-- Work to do --
Give nothing except the number of lines containing the word "shown".

-- Data records --
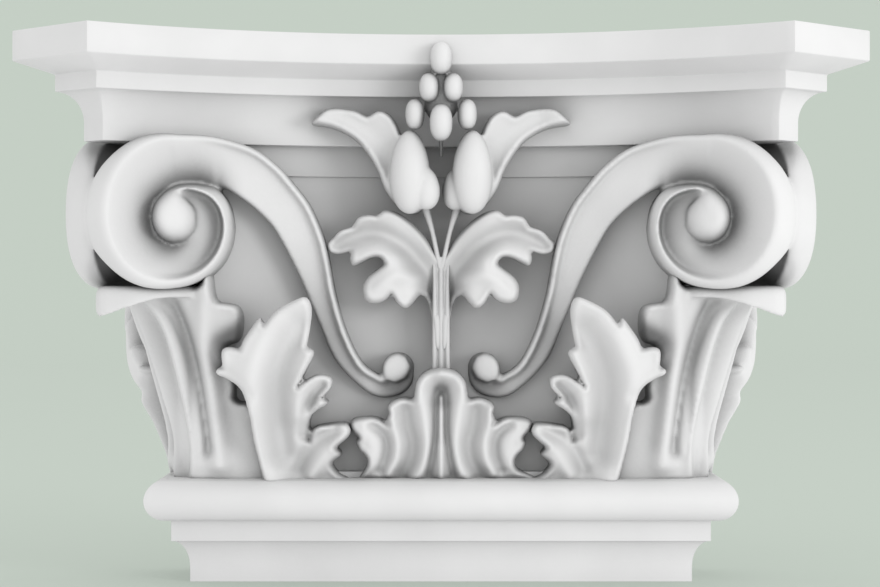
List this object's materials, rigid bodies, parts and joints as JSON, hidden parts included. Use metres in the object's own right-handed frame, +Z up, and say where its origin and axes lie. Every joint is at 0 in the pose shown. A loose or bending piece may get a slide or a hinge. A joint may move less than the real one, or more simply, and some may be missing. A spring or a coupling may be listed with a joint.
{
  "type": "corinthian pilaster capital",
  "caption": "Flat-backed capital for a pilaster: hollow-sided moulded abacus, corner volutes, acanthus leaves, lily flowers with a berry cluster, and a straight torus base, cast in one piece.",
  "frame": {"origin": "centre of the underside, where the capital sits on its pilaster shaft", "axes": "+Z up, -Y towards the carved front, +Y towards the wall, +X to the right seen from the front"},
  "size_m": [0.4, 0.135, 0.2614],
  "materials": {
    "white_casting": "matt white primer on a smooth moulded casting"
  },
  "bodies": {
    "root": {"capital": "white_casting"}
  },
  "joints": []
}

...

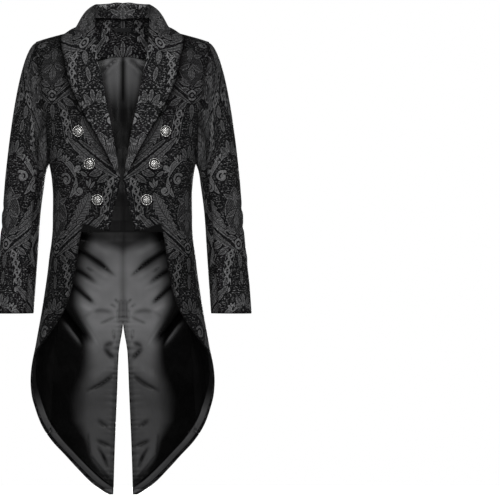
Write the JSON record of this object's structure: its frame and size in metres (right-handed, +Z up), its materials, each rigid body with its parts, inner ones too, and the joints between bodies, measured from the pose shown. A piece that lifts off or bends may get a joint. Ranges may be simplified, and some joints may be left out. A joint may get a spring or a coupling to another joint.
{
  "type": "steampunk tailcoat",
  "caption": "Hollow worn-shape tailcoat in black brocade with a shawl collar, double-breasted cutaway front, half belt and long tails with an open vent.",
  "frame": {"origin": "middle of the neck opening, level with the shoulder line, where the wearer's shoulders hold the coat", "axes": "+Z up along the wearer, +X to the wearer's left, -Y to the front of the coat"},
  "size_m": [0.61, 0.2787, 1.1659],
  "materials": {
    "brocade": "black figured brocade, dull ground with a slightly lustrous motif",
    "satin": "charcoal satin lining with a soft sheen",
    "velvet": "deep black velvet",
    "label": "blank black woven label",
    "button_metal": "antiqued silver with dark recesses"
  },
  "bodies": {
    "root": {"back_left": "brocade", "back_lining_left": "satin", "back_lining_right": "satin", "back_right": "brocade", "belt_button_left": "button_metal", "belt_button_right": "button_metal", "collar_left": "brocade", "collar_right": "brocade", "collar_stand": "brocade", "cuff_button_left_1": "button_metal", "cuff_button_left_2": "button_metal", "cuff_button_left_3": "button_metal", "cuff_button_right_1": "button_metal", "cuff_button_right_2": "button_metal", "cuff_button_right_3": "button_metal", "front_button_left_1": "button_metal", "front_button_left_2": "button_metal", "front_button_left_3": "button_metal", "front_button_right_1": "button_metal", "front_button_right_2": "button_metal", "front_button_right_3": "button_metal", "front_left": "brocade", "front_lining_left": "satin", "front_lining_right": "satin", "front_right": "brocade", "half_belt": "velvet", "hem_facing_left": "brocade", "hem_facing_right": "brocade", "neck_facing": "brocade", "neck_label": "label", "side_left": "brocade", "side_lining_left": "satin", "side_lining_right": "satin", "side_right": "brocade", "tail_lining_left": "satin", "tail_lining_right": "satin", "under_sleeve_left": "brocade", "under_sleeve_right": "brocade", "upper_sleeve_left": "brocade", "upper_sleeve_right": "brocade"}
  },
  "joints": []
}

-- Correct output --
2